Growing up in the country just outside of
a small South Dakota town, the idea of privacy fences are a little bazaar to
me. I am used to fences that keep the
cattle out of my back yard (hopefully anyway) or to keep my dogs from running
into town all the time. It is quite appalling
to me that someone would build a fence simply for privacy from the
neighbors. I can kind of see people’s
point in building one in a city where your neighbor’s house is less than two
feet away but in Robert Frost’s poem, Mending
Wall, the two men were farmers. When
I finished reading this poem, I thought it was sad that they thought good
fences made good neighbors because from my experience the best neighbors are
the ones who don’t care if you’re in their yard and maybe don’t even know where
the property line is.
It makes me sad to think that my generations and
the generations to come are just going to make this worse.
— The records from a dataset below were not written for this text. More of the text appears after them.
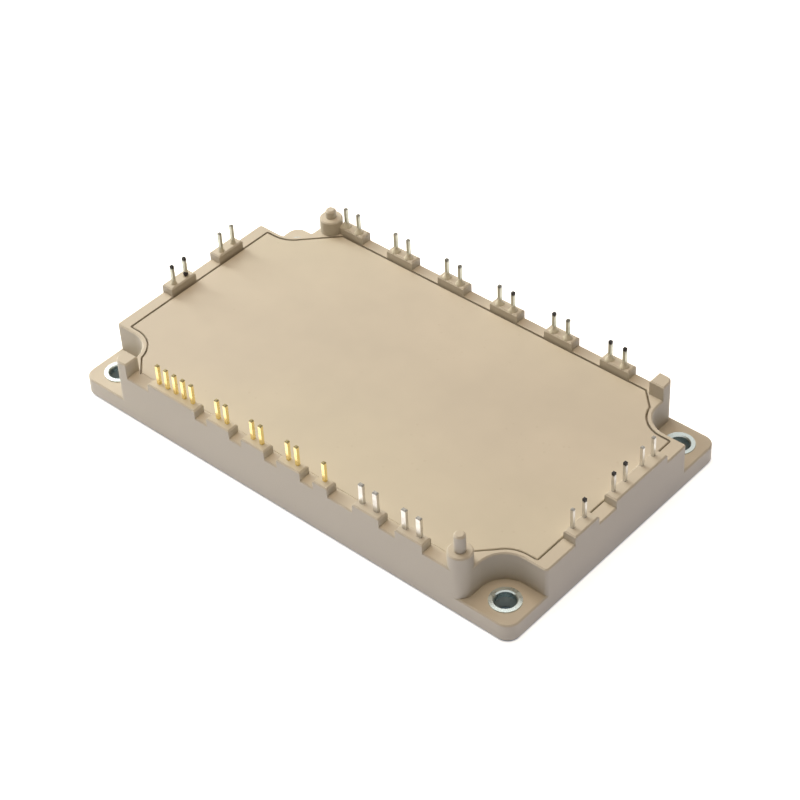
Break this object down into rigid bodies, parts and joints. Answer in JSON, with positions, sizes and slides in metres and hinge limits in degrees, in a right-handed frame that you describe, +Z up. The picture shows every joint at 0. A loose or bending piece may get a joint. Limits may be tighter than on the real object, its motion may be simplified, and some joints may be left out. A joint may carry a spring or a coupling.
{
  "type": "igbt module",
  "caption": "Flat moulded power module: a lidded plastic frame on a metal base plate, with upright pins along all edges, corner locating posts and an open mounting ear at each corner.",
  "frame": {"origin": "middle of the underside of the base plate, on the face that rests on the heat sink", "axes": "+X along the long side, +Y from the row of gold-plated pins to the far row, +Z up along the pins"},
  "size_m": [0.122, 0.0696, 0.0199],
  "materials": {
    "housing_plastic": "moulded, satin",
    "lid_plastic": "moulded, satin, faintly mottled",
    "nickel_plated_copper": "nickel plated, satin",
    "bushing_steel": "bright plated",
    "gold_plated_pin": "gold plated, bright",
    "tinned_pin": "tin plated, bright",
    "solder": "dull",
    "copper": "satin",
    "ceramic": "unglazed",
    "silicon": "polished",
    "thermistor_body": "glassy",
    "bond_wire": "drawn",
    "gel": "soft and clear"
  },
  "bodies": {
    "root": {"base_plate": "nickel_plated_copper", "base_solder_left": "solder", "base_solder_right": "solder", "bond_wires": "bond_wire", "bushing_left_far": "bushing_steel", "bushing_left_front": "bushing_steel", "bushing_right_far": "bushing_steel", "bushing_right_front": "bushing_steel", "ceramic_left": "ceramic", "ceramic_right": "ceramic", "copper_lower_left": "copper", "copper_lower_right": "copper", "copper_tracks_left": "copper", "copper_tracks_right": "copper", "diode_chips": "silicon", "housing_frame": "housing_plastic", "igbt_chips": "silicon", "lid": "lid_plastic", "pin_far_01": "tinned_pin", "pin_far_02": "tinned_pin", "pin_far_03": "tinned_pin", "pin_far_04": "tinned_pin", "pin_far_05": "tinned_pin", "pin_far_06": "tinned_pin", "pin_far_07": "tinned_pin", "pin_far_08": "tinned_pin", "pin_far_09": "tinned_pin", "pin_far_10": "tinned_pin", "pin_far_11": "tinned_pin", "pin_far_12": "tinned_pin", "pin_front_01": "gold_plated_pin", "pin_front_02": "gold_plated_pin", "pin_front_03": "gold_plated_pin", "pin_front_04": "gold_plated_pin", "pin_front_05": "gold_plated_pin", "pin_front_06": "gold_plated_pin", "pin_front_07": "gold_plated_pin", "pin_front_08": "gold_plated_pin", "pin_front_09": "gold_plated_pin", "pin_front_10": "gold_plated_pin", "pin_front_11": "gold_plated_pin", "pin_front_12": "gold_plated_pin", "pin_front_13": "tinned_pin", "pin_front_14": "tinned_pin", "pin_front_15": "tinned_pin", "pin_front_16": "tinned_pin", "pin_left_01": "tinned_pin", "pin_left_02": "tinned_pin", "pin_left_03": "tinned_pin", "pin_left_04": "tinned_pin", "pin_right_01": "tinned_pin", "pin_right_02": "tinned_pin", "pin_right_03": "tinned_pin", "pin_right_04": "tinned_pin", "pin_right_05": "tinned_pin", "pin_right_06": "tinned_pin", "rectifier_chips": "silicon", "silicone_gel": "gel", "thermistor": "thermistor_body"}
  },
  "joints": []
}
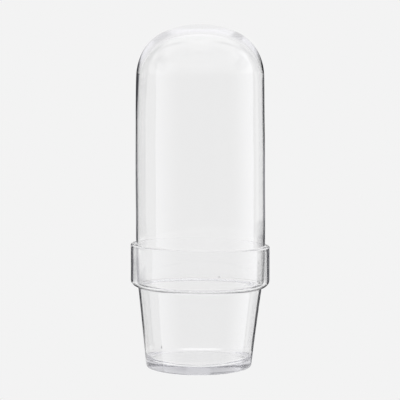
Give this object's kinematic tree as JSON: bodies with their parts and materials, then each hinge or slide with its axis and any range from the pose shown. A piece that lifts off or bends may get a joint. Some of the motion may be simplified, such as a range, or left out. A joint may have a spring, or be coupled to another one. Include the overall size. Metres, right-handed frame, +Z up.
{
  "type": "glass mini-greenhouse",
  "caption": "Tall clear glass dome standing in the collar of a flowerpot-shaped glass pot, which keeps a seedling or cutting humid; the dome lifts off.",
  "frame": {"origin": "middle of the flat face that the pot rests on", "axes": "+Z up, along the axis that both glass pieces are round about"},
  "size_m": [0.14, 0.14, 0.343],
  "materials": {
    "pot_glass": "clear, fire-polished",
    "dome_glass": "clear, fire-polished"
  },
  "bodies": {
    "pot": {"glass_pot": "pot_glass"},
    "dome": {"glass_dome": "dome_glass"}
  },
  "joints": [
    {"name": "dome_lift", "type": "slide", "parent": "pot", "child": "dome", "axis": [0, 0, 1], "range_m": [0, 0.09]}
  ]
}
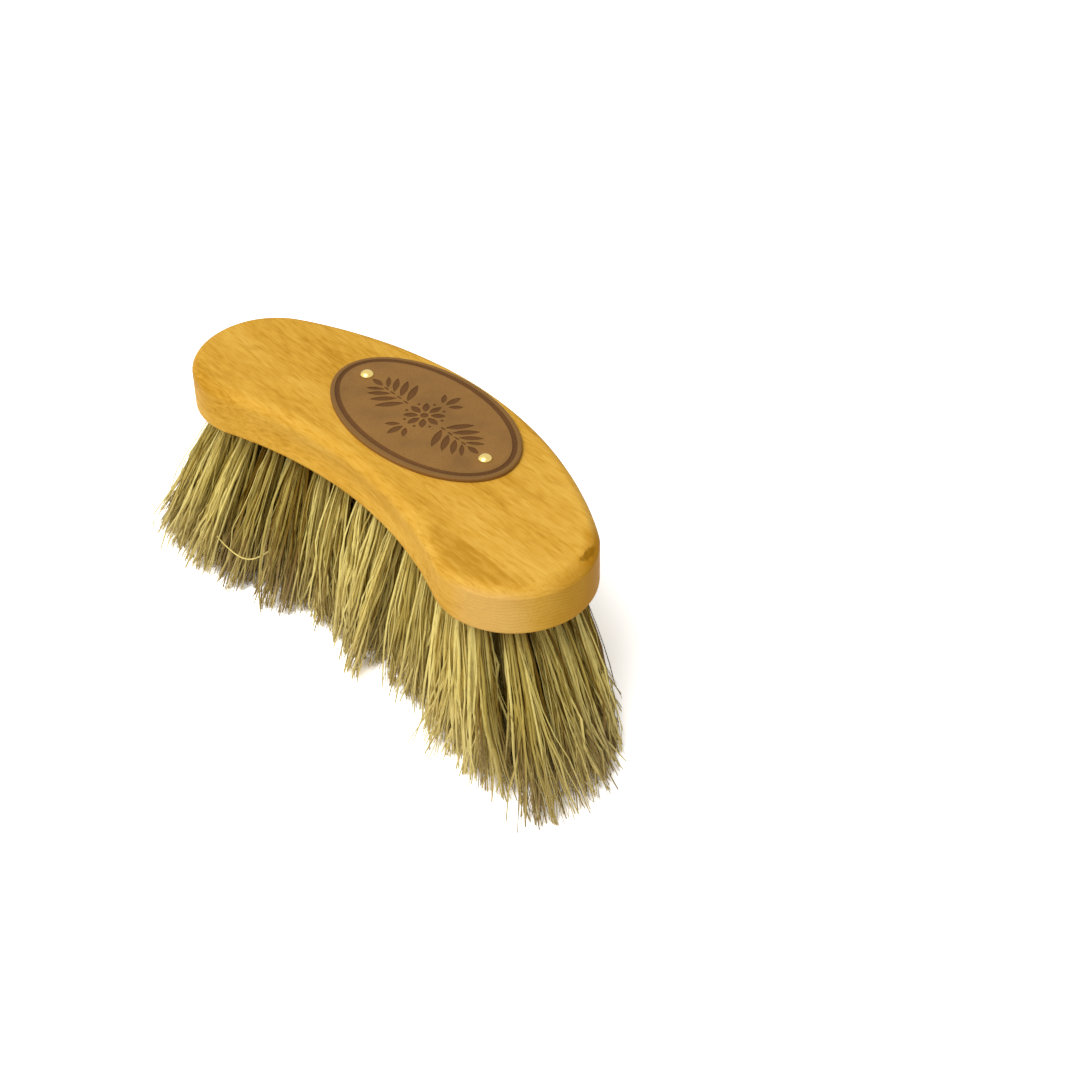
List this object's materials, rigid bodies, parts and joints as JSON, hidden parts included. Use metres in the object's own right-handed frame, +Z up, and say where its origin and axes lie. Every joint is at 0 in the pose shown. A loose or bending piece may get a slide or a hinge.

I loved growing up with the freedom of
running around through fields and pastures not knowing who owned what
parts. It’s crazy to think that Frost
wrote this in 1914 when I feel that his poem has so much significance in what
is happening in our world today. People
have become so obsessed with privacy that it is starting to become ridiculous. Going into nursing, I have had to learn a lot
about HIPPA and all the privacy policies it includes. It often scares me that I will say the wrong
thing to the wrong person and accidently step out of my bounds of what I’m
allowed to say. If you ask me, our right
to privacy has gone a little too far.